Nothing may be dropped or altered: reproduce all the data.
---------- COLLECTED DATA ----------
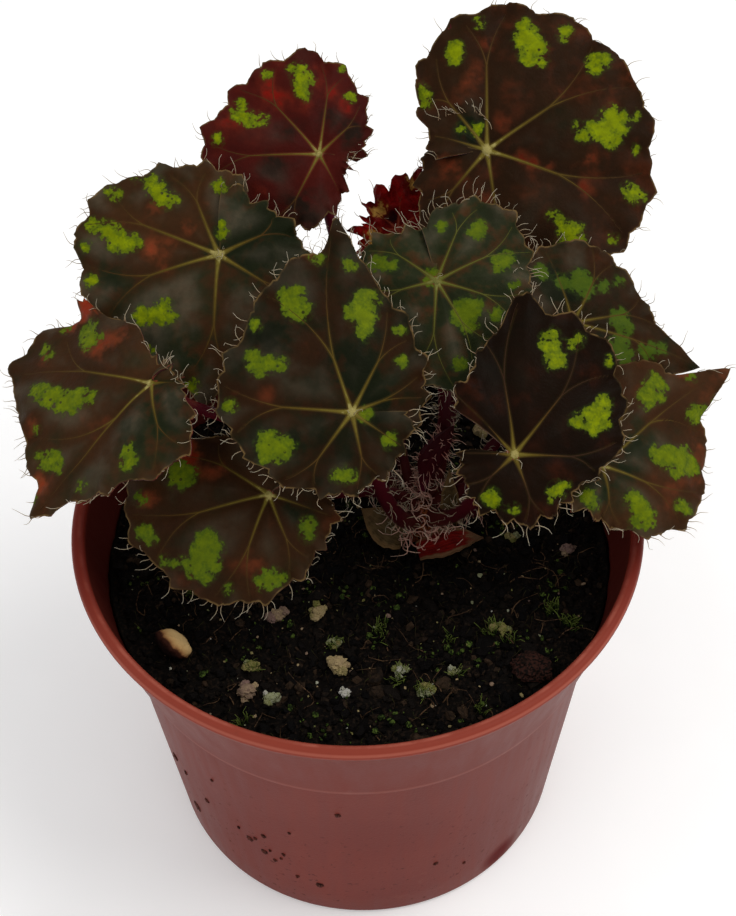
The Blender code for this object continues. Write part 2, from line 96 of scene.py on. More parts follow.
def make_camera():
    data = bpy.data.cameras.new("camera")
    data.sensor_width = FILM_WIDTH
    data.lens = FOCAL_PIXELS / PICTURE_HEIGHT * FILM_WIDTH
    data.clip_start = 0.01
    data.clip_end = 10.0
    camera = bpy.data.objects.new("camera", data)
    matrix = camera.matrix_world.copy()
    for row in range(3):
        matrix[row][0] = CAMERA_RIGHT[row]
        matrix[row][1] = CAMERA_UP[row]
        matrix[row][2] = -CAMERA_FORWARD[row]
        matrix[row][3] = CAMERA_AT[row] * MM
    camera.matrix_world = matrix
    bpy.context.scene.collection.objects.link(camera)
    bpy.context.scene.camera = camera


def make_lamp(name, place, size, power, colour):
    data = bpy.data.lights.new(name, "AREA")
    data.shape = "DISK"
    data.size = size
    data.energy = power
    data.color = colour
    lamp = bpy.data.objects.new(name, data)
    lamp.location = place
    lamp.rotation_euler = (LAMPS_LOOK_AT - Vector(place)).to_track_quat("-Z", "Y").to_euler()
    bpy.context.scene.collection.objects.link(lamp)


make_camera()
make_lamp("window", (0.55, -0.05, 0.95), 0.7, 4.8, (1.0, 0.985, 0.96))
make_lamp("room", (-0.7, -0.55, 0.7), 0.9, 1.7, (0.95, 0.98, 1.0))
world = bpy.data.worlds.new("pale room")
world.use_nodes = True
sky = world.node_tree.nodes["Background"].inputs
sky["Color"].default_value = (1.0, 1.0, 1.0, 1.0)
sky["Strength"].default_value = SKY_STRENGTH
bpy.context.scene.world = world
bpy.context.scene.view_settings.view_transform = "Standard"
print("lens in mm:", round(bpy.context.scene.camera.data.lens, 1), "lamps:", len(bpy.data.lights))

# %% [markdown]
# Building node trees from code.
# Shaders and Geometry Nodes are both trees of nodes. add() makes one node, sets its options, and
# feeds its inputs either with a plain value or with another node's output. new_tree() makes a tree
# or group with named inputs and outputs, so that each size stays open to a reader who opens it.

# %% Helpers for node trees
SOCKETS = {
    "mesh": "NodeSocketGeometry",
    "number": "NodeSocketFloat",
    "count": "NodeSocketInt",
    "colour": "NodeSocketColor",
    "finish": "NodeSocketMaterial",
}
SORT_OF = {float: "number", int: "count", tuple: "colour"}


def feed(tree, made, feeds):
    """Links each named input to another node's output, or gives it a plain value."""
    for label, value in (feeds or {}).items():
        if isinstance(value, bpy.types.NodeSocket):
            tree.links.new(value, made.inputs[label])
        else:
            made.inputs[label].default_value = value
    return made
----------
• CORRECT RESULT
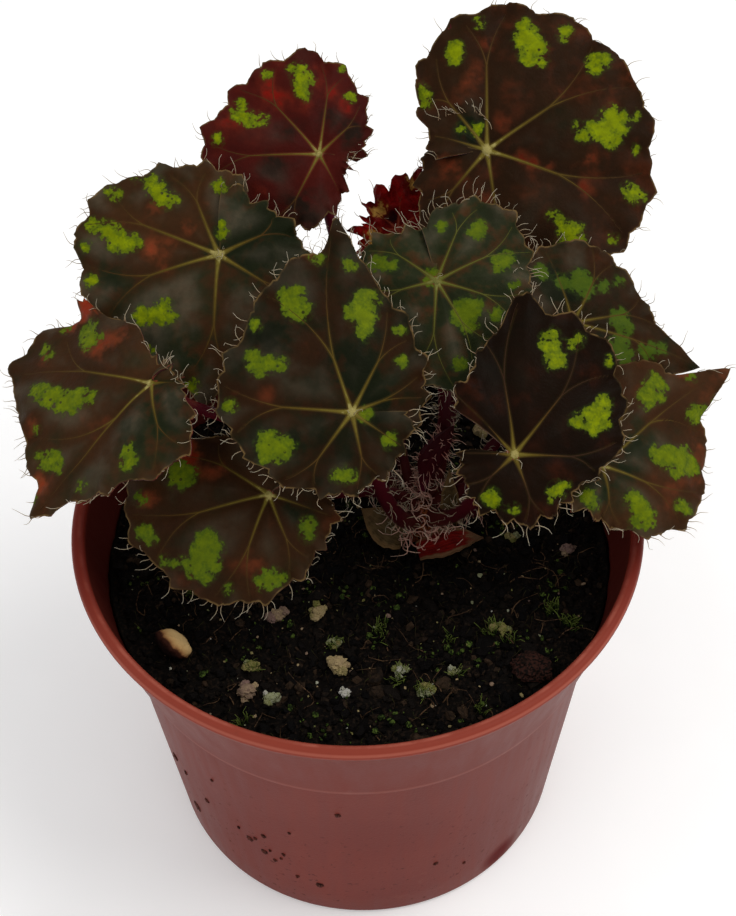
The Blender code for this object continues. Write part 2, from line 96 of scene.py on. More parts follow.
def make_camera():
    data = bpy.data.cameras.new("camera")
    data.sensor_width = FILM_WIDTH
    data.lens = FOCAL_PIXELS / PICTURE_HEIGHT * FILM_WIDTH
    data.clip_start = 0.01
    data.clip_end = 10.0
    camera = bpy.data.objects.new("camera", data)
    matrix = camera.matrix_world.copy()
    for row in range(3):
        matrix[row][0] = CAMERA_RIGHT[row]
        matrix[row][1] = CAMERA_UP[row]
        matrix[row][2] = -CAMERA_FORWARD[row]
        matrix[row][3] = CAMERA_AT[row] * MM
    camera.matrix_world = matrix
    bpy.context.scene.collection.objects.link(camera)
    bpy.context.scene.camera = camera


def make_lamp(name, place, size, power, colour):
    data = bpy.data.lights.new(name, "AREA")
    data.shape = "DISK"
    data.size = size
    data.energy = power
    data.color = colour
    lamp = bpy.data.objects.new(name, data)
    lamp.location = place
    lamp.rotation_euler = (LAMPS_LOOK_AT - Vector(place)).to_track_quat("-Z", "Y").to_euler()
    bpy.context.scene.collection.objects.link(lamp)


make_camera()
make_lamp("window", (0.55, -0.05, 0.95), 0.7, 4.8, (1.0, 0.985, 0.96))
make_lamp("room", (-0.7, -0.55, 0.7), 0.9, 1.7, (0.95, 0.98, 1.0))
world = bpy.data.worlds.new("pale room")
world.use_nodes = True
sky = world.node_tree.nodes["Background"].inputs
sky["Color"].default_value = (1.0, 1.0, 1.0, 1.0)
sky["Strength"].default_value = SKY_STRENGTH
bpy.context.scene.world = world
bpy.context.scene.view_settings.view_transform = "Standard"
print("lens in mm:", round(bpy.context.scene.camera.data.lens, 1), "lamps:", len(bpy.data.lights))

# %% [markdown]
# Building node trees from code.
# Shaders and Geometry Nodes are both trees of nodes. add() makes one node, sets its options, and
# feeds its inputs either with a plain value or with another node's output. new_tree() makes a tree
# or group with named inputs and outputs, so that each size stays open to a reader who opens it.

# %% Helpers for node trees
SOCKETS = {
    "mesh": "NodeSocketGeometry",
    "number": "NodeSocketFloat",
    "count": "NodeSocketInt",
    "colour": "NodeSocketColor",
    "finish": "NodeSocketMaterial",
}
SORT_OF = {float: "number", int: "count", tuple: "colour"}


def feed(tree, made, feeds):
    """Links each named input to another node's output, or gives it a plain value."""
    for label, value in (feeds or {}).items():
        if isinstance(value, bpy.types.NodeSocket):
            tree.links.new(value, made.inputs[label])
        else:
            made.inputs[label].default_value = value
    return made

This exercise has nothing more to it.